Results
Records review identified 17,294 adult patient hospitalizations determined by Crimson to have a medical (non-surgical, non-obstetrical) APR-DRG code as the final principal diagnosis. We excluded 15 expanded PA and 11 conventional hospitalizations that fell under APR-DRG code 956 “ungroupable.” Exclusion for referral bias resulted in the removal of 304 hospitalizations, 207 (3.03%) from the expanded PA group and 97 (0.92%) from the conventional group. These excluded hospitalizations came from 2 APR-DRG codes, urinary stones (code 465) and “other kidney and urinary tract diagnoses” (code 468). This left 6612 hospitalizations in the expanded PA group and 10,352 in the conventional group.
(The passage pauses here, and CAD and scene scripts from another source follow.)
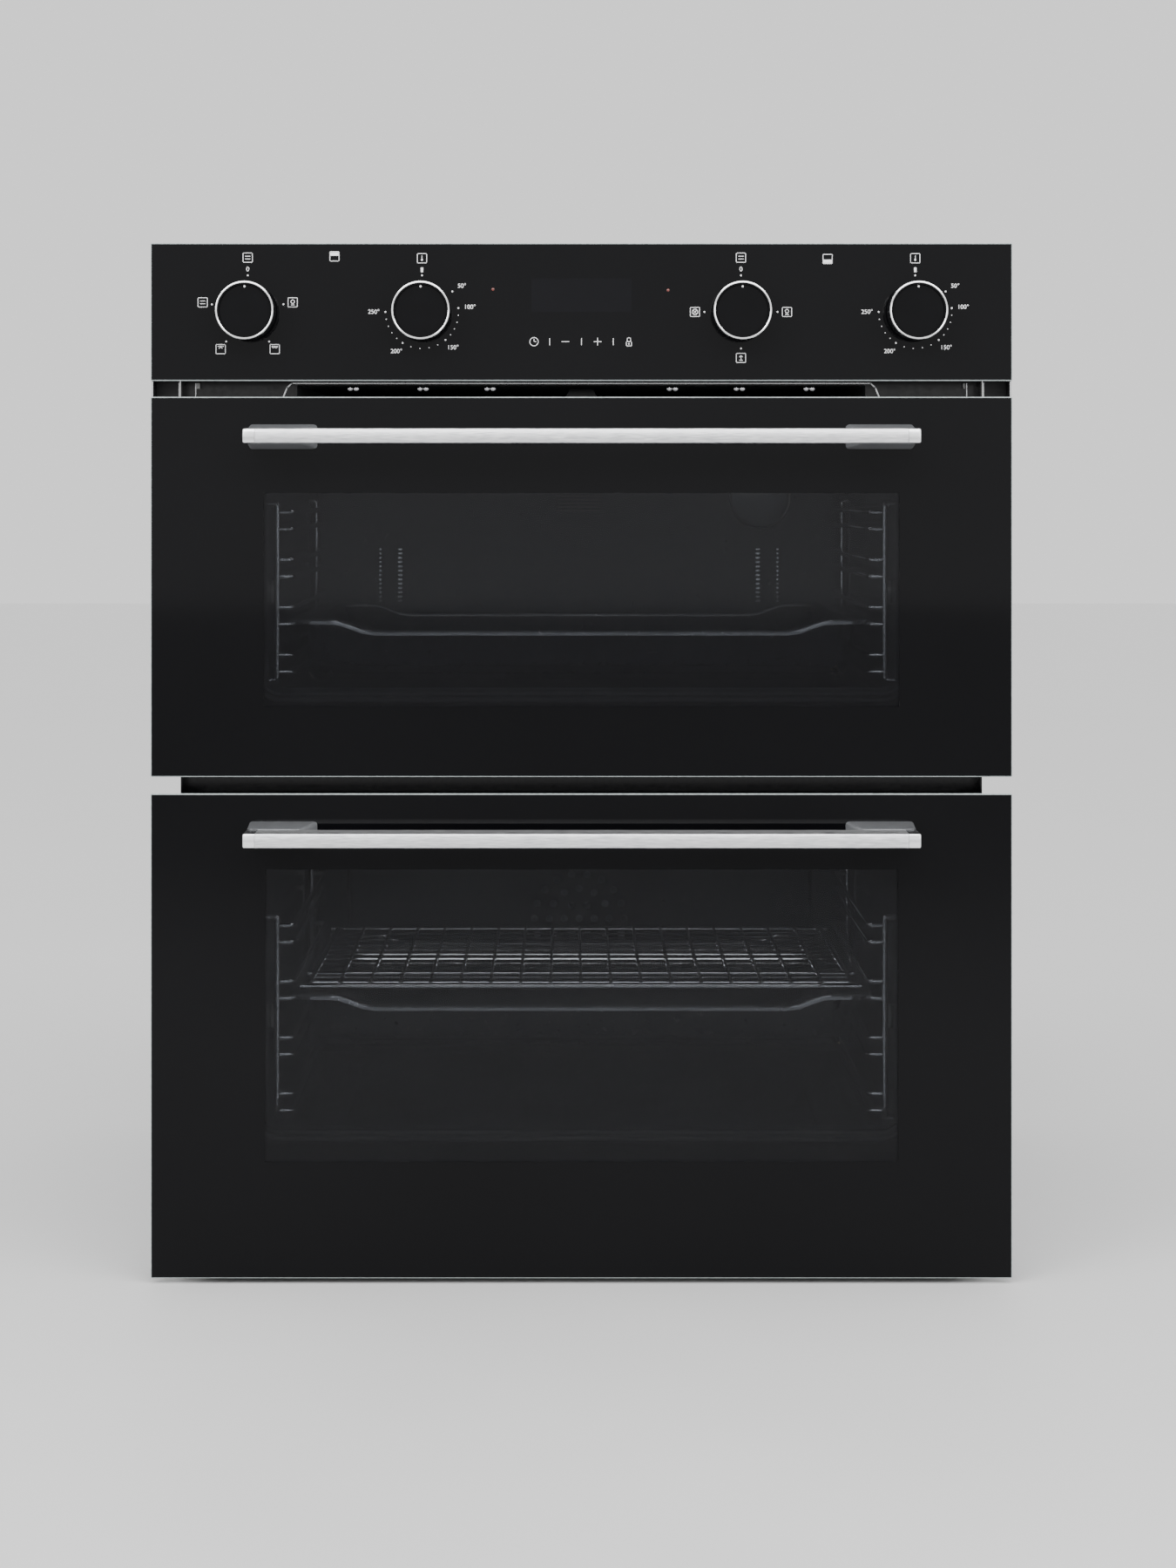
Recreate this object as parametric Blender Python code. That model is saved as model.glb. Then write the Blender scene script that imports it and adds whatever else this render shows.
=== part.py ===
"""Built-under double wall oven: two drop-down glass doors under a control panel with four knobs.

The oven stands on its base plate at z = 0 and faces -Y. The origin is under the middle of its overall box.
Sizes are in metres. Every piece that can be taken off the real oven is one object, and one closed solid.
"""

import math

import bmesh
import bpy
from mathutils import Matrix, Vector

# ---------------------------------------------------------------- driving sizes
FACE_WIDTH = 0.594  # glass faces, edge to edge
PANEL_HEIGHT = 0.095  # control panel glass
PANEL_GAP = 0.011  # between the control panel and the upper door
UPPER_DOOR_HEIGHT = 0.262
DOOR_GAP = 0.0115  # between the two doors
LOWER_DOOR_HEIGHT = 0.334
BASE_CLEARANCE = 0.0035  # lower door's edge above the base plate's underside
CAVITY_DEPTH = 0.400
REAR_SPACE = 0.075  # behind the insulation, for motors and wiring
SIDE_OVERLAP = 0.018  # glass past the chassis, each side
SIDE_SPACE = 0.057  # chassis side to cavity wall
SHEET = 0.001  # folded steel sheet
LINER = 0.001  # enamelled cavity wall
INSULATION = 0.022
GAP = 0.0003  # between pieces that touch
RUNNING = 0.0004  # radial clearance of a shaft in its hole

# ---------------------------------------------------------------- doors
GLASS = 0.004
FRAME_DEPTH = 0.0272  # door frame, behind the outer glass
SEAL_THICKNESS = 0.0036
SEAL_WIDTH = 0.008
SEAL_INSET = 0.003  # mouth edge to seal
FRAME_SIDE_CLEAR = 0.0115  # door frame to the chassis returns
COLUMN_WIDTH = 0.030
FRAME_WALL = 0.0015
FRAME_BOTTOM_CLEAR = 0.003
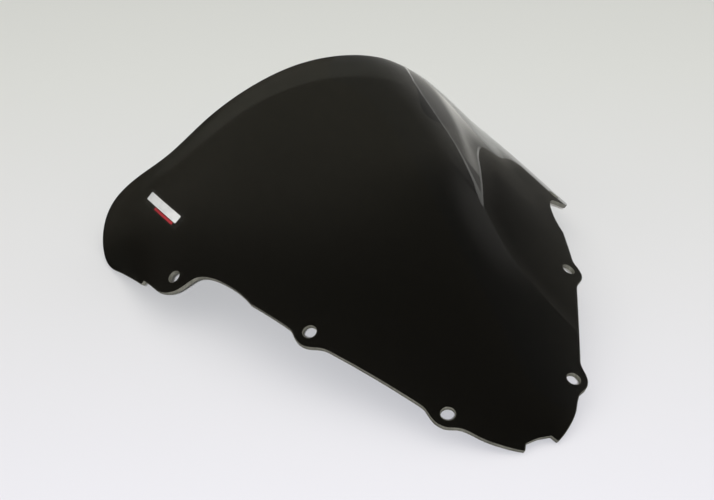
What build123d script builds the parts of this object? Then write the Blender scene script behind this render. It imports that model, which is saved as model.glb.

Characteristics of the study population are summarized in Table 3 . The expanded PA group saw a greater proportion of Medicare patients and lower proportion of Medicaid, self-pay, and privately insured patients ( P < 0.001). The mean APR-DRG ROM was slightly higher ( P = 0.01) and the mean APR-DRG SOI was slightly lower ( P = 0.02) in the expanded PA group, and their patients were older ( P < 0.001). The 10 most common diagnoses cared for by both groups were sepsis (APR-DRG 720), heart failure (194), chronic obstructive pulmonary disease (140), pneumonia (139), kidney and urinary tract infections (463), cardiac arrhythmia (201), ischemic stroke (45), cellulitis and other skin infections (383), renal failure (460), other digestive system diagnoses (254). These diagnoses comprised 2454 (37.1%) and 3975 (38.4%) cases in the expanded PA and conventional groups, respectively.Charge capture data for both groups was used to determine the proportion of encounters rendered by each provider type or combination. In the expanded PA group, 35.73% of visits (10,241 of 28,663) were conducted by a PA, and 64.27% were conducted by a physician or by a PA with a billable physician “co-visit.” In the conventional group, 5.89% of visits (2938 of 49,883) were conducted by a PA, and 94.11% were conducted by a physician only or by a PA with a billable physician “co-visit”.
Readmissions
Overall, 929 of 6612 (14.05%) and 1417 of 10,352 (13.69%) patients were readmitted after being discharged by the expanded PA and conventional groups, respectively. After multivariate analysis, there was no statistically significant difference in odds of readmission between the groups (OR for conventional group, 0.95 [95% CI, 0.87–1.04]; P = 0.27).
Inpatient Mortality
Unadjusted inpatient mortality for the expanded PA group was 1.30% and 0.99% for the conventional group. After multivariate analysis, there was no statistically significant difference in odds of in-hospital mortality between the groups (OR for conventional group, 0.89 [95% CI, 0.66–1.19]; P = 0.42).
Patient Charges
The unadjusted mean patient charge in the expanded PA group was $7822 ± $7755 and in the conventional group mean patient charge was $8307 ± 10,034. Multivariate analysis found significantly lower adjusted patient charges in the expanded PA group relative to the conventional group (3.52% lower in the expanded PA group [95% CI, 2.66%–4.39%, P < 0.001). When comparing a “standard” patient who was between 80–89 and had Medicare insurance and an SOI of “major,” the cost of care was $2644 in the expanded PA group vs $2724 in the conventional group.